───── STORED DATA

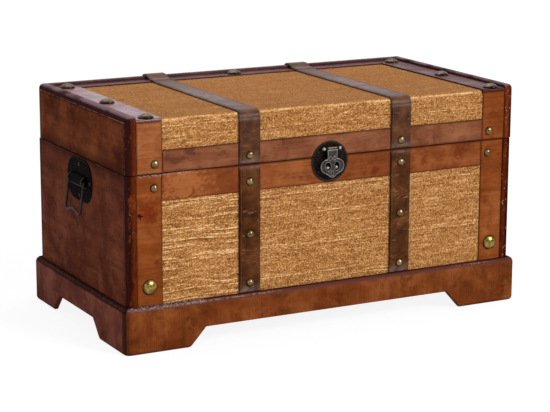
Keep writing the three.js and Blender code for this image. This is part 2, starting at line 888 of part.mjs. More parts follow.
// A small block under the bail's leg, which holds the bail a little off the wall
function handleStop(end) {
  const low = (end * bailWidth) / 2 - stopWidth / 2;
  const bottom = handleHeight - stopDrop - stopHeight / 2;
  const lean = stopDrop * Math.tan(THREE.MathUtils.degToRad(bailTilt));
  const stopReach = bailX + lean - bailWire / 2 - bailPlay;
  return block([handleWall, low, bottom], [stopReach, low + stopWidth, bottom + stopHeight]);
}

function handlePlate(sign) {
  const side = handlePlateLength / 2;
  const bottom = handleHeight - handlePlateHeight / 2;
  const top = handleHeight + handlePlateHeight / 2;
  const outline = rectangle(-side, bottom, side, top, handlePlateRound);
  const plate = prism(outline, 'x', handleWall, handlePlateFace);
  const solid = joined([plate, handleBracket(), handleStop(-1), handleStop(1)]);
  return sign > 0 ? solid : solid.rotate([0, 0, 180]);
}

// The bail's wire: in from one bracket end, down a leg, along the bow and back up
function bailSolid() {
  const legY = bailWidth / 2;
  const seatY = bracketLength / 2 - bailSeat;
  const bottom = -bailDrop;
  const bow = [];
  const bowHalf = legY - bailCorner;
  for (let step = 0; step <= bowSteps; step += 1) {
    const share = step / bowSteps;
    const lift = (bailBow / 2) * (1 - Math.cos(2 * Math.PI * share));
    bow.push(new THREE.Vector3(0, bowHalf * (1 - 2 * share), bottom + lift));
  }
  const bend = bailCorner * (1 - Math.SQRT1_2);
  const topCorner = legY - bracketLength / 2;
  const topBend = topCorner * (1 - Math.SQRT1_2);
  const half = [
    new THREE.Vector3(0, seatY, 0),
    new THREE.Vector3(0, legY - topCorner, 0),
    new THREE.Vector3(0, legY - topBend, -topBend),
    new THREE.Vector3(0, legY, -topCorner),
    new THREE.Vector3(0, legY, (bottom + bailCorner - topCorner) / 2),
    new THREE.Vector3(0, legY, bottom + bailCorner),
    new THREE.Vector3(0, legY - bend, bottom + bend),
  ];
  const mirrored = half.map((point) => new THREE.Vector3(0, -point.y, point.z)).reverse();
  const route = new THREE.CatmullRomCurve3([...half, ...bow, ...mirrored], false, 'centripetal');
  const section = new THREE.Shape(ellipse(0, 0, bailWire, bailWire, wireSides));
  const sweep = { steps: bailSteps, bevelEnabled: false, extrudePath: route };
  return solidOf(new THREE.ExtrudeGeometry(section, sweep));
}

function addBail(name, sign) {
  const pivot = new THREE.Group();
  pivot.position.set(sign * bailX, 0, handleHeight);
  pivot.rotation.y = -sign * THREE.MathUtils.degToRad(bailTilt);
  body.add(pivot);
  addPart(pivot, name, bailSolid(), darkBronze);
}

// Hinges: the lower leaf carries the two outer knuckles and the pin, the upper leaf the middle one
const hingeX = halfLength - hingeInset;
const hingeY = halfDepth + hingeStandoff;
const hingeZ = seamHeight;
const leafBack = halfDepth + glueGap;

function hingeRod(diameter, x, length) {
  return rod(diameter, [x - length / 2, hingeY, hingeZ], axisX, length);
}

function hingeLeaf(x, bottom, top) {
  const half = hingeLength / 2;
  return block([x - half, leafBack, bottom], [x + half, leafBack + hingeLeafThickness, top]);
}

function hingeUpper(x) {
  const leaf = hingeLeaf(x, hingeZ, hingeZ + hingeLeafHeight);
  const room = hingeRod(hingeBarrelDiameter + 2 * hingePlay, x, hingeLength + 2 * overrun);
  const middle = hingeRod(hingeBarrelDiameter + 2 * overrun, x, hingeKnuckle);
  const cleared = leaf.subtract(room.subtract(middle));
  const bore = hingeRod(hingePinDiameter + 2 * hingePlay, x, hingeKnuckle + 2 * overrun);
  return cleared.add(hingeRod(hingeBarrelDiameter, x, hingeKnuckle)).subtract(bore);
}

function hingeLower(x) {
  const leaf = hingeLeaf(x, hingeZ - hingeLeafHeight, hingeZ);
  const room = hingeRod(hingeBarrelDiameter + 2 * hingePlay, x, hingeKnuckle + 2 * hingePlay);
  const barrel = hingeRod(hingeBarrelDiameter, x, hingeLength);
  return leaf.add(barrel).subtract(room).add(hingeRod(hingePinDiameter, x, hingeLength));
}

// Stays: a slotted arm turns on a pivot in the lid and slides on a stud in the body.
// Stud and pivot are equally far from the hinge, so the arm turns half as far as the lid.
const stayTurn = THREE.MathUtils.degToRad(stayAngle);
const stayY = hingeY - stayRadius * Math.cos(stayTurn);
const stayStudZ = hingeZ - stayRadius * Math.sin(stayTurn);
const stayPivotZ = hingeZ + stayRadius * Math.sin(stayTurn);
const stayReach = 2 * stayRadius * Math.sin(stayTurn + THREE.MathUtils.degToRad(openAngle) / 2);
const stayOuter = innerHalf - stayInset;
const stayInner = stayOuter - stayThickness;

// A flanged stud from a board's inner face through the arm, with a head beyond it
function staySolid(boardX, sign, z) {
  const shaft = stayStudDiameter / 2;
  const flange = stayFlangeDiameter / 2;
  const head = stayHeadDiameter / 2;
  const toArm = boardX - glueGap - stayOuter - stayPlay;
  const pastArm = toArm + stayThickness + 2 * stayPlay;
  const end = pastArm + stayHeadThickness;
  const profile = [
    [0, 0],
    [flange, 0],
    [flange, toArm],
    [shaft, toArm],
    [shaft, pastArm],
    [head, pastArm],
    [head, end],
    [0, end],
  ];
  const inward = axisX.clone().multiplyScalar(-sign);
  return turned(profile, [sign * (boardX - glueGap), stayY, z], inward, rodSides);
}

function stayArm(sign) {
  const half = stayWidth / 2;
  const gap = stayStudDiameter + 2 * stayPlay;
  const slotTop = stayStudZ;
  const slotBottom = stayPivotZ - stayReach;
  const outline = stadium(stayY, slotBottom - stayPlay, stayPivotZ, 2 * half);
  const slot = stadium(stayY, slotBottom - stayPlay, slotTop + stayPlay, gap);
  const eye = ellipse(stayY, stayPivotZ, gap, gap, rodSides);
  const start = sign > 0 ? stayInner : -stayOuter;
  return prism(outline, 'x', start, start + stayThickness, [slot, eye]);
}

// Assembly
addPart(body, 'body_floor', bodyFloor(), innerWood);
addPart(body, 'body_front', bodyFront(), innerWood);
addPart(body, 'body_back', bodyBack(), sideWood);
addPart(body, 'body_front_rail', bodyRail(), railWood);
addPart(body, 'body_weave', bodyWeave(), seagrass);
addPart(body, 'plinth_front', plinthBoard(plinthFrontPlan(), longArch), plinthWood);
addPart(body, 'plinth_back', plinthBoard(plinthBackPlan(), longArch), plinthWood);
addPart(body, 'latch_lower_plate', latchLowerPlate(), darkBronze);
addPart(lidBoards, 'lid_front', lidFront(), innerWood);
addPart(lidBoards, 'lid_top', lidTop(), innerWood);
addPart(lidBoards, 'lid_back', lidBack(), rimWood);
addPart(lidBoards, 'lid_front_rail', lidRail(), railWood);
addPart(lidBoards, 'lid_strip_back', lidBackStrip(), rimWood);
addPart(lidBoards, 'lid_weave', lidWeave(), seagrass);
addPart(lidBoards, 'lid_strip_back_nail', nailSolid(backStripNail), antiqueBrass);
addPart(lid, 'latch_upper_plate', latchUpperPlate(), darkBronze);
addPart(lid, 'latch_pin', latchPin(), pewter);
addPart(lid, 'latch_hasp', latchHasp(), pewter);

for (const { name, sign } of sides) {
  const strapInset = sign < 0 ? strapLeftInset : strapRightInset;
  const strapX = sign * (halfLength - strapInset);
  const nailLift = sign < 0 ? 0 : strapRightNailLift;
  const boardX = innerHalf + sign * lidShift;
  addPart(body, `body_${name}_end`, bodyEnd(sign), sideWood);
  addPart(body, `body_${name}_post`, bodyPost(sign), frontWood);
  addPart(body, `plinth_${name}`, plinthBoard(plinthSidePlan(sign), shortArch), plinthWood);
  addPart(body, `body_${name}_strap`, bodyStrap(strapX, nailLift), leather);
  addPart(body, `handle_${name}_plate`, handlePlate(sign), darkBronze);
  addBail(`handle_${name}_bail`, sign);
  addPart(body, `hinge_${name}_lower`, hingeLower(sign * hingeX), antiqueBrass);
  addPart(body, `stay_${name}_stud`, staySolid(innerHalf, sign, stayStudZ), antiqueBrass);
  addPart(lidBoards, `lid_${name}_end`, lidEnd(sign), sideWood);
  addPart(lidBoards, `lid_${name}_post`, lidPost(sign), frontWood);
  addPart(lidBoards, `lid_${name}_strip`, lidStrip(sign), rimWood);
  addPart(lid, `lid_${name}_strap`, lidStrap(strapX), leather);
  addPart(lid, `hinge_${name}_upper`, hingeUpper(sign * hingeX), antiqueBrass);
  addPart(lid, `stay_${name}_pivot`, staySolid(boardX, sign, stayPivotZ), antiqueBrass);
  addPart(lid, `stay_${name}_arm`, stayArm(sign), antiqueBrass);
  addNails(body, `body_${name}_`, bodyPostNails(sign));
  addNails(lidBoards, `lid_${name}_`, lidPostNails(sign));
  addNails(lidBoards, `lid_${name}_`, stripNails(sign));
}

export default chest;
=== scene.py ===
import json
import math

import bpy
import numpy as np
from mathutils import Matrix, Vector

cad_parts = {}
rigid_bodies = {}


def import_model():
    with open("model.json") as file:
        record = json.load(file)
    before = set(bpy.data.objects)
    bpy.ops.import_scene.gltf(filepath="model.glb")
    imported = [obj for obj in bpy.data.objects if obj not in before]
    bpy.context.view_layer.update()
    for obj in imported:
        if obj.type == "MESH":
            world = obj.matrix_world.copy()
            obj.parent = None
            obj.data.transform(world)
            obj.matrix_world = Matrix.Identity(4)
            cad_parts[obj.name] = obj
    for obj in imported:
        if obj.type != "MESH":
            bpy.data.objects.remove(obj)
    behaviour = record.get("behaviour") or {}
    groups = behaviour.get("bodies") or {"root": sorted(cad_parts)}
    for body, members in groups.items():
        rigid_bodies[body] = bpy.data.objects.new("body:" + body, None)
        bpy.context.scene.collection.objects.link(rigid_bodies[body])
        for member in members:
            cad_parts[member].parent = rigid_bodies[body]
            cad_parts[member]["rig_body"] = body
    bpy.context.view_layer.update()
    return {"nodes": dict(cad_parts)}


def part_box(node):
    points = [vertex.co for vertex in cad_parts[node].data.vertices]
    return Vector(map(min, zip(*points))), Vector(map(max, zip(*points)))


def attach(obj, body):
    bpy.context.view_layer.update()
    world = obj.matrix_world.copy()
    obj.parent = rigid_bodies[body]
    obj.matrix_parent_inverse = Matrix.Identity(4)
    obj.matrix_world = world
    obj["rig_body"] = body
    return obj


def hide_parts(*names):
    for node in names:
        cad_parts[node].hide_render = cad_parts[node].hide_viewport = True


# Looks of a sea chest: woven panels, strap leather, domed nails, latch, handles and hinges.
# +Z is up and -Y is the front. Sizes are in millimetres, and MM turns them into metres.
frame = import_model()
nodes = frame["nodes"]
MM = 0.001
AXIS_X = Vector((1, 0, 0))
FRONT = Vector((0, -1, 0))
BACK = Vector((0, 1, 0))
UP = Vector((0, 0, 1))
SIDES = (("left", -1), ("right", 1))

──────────

[EXERCISE]: Everything from the line containing "bodyStrap(strapX, nailLift), leather);" down to the line containing "bpy.context.scene.collection.objects.link(rigid_bodies[body])" should be retyped exactly, both lines included, and nothing more.

[REPLY]:
  addPart(body, `body_${name}_strap`, bodyStrap(strapX, nailLift), leather);
  addPart(body, `handle_${name}_plate`, handlePlate(sign), darkBronze);
  addBail(`handle_${name}_bail`, sign);
  addPart(body, `hinge_${name}_lower`, hingeLower(sign * hingeX), antiqueBrass);
  addPart(body, `stay_${name}_stud`, staySolid(innerHalf, sign, stayStudZ), antiqueBrass);
  addPart(lidBoards, `lid_${name}_end`, lidEnd(sign), sideWood);
  addPart(lidBoards, `lid_${name}_post`, lidPost(sign), frontWood);
  addPart(lidBoards, `lid_${name}_strip`, lidStrip(sign), rimWood);
  addPart(lid, `lid_${name}_strap`, lidStrap(strapX), leather);
  addPart(lid, `hinge_${name}_upper`, hingeUpper(sign * hingeX), antiqueBrass);
  addPart(lid, `stay_${name}_pivot`, staySolid(boardX, sign, stayPivotZ), antiqueBrass);
  addPart(lid, `stay_${name}_arm`, stayArm(sign), antiqueBrass);
  addNails(body, `body_${name}_`, bodyPostNails(sign));
  addNails(lidBoards, `lid_${name}_`, lidPostNails(sign));
  addNails(lidBoards, `lid_${name}_`, stripNails(sign));
}

export default chest;
=== scene.py ===
import json
import math

import bpy
import numpy as np
from mathutils import Matrix, Vector

cad_parts = {}
rigid_bodies = {}


def import_model():
    with open("model.json") as file:
        record = json.load(file)
    before = set(bpy.data.objects)
    bpy.ops.import_scene.gltf(filepath="model.glb")
    imported = [obj for obj in bpy.data.objects if obj not in before]
    bpy.context.view_layer.update()
    for obj in imported:
        if obj.type == "MESH":
            world = obj.matrix_world.copy()
            obj.parent = None
            obj.data.transform(world)
            obj.matrix_world = Matrix.Identity(4)
            cad_parts[obj.name] = obj
    for obj in imported:
        if obj.type != "MESH":
            bpy.data.objects.remove(obj)
    behaviour = record.get("behaviour") or {}
    groups = behaviour.get("bodies") or {"root": sorted(cad_parts)}
    for body, members in groups.items():
        rigid_bodies[body] = bpy.data.objects.new("body:" + body, None)
        bpy.context.scene.collection.objects.link(rigid_bodies[body])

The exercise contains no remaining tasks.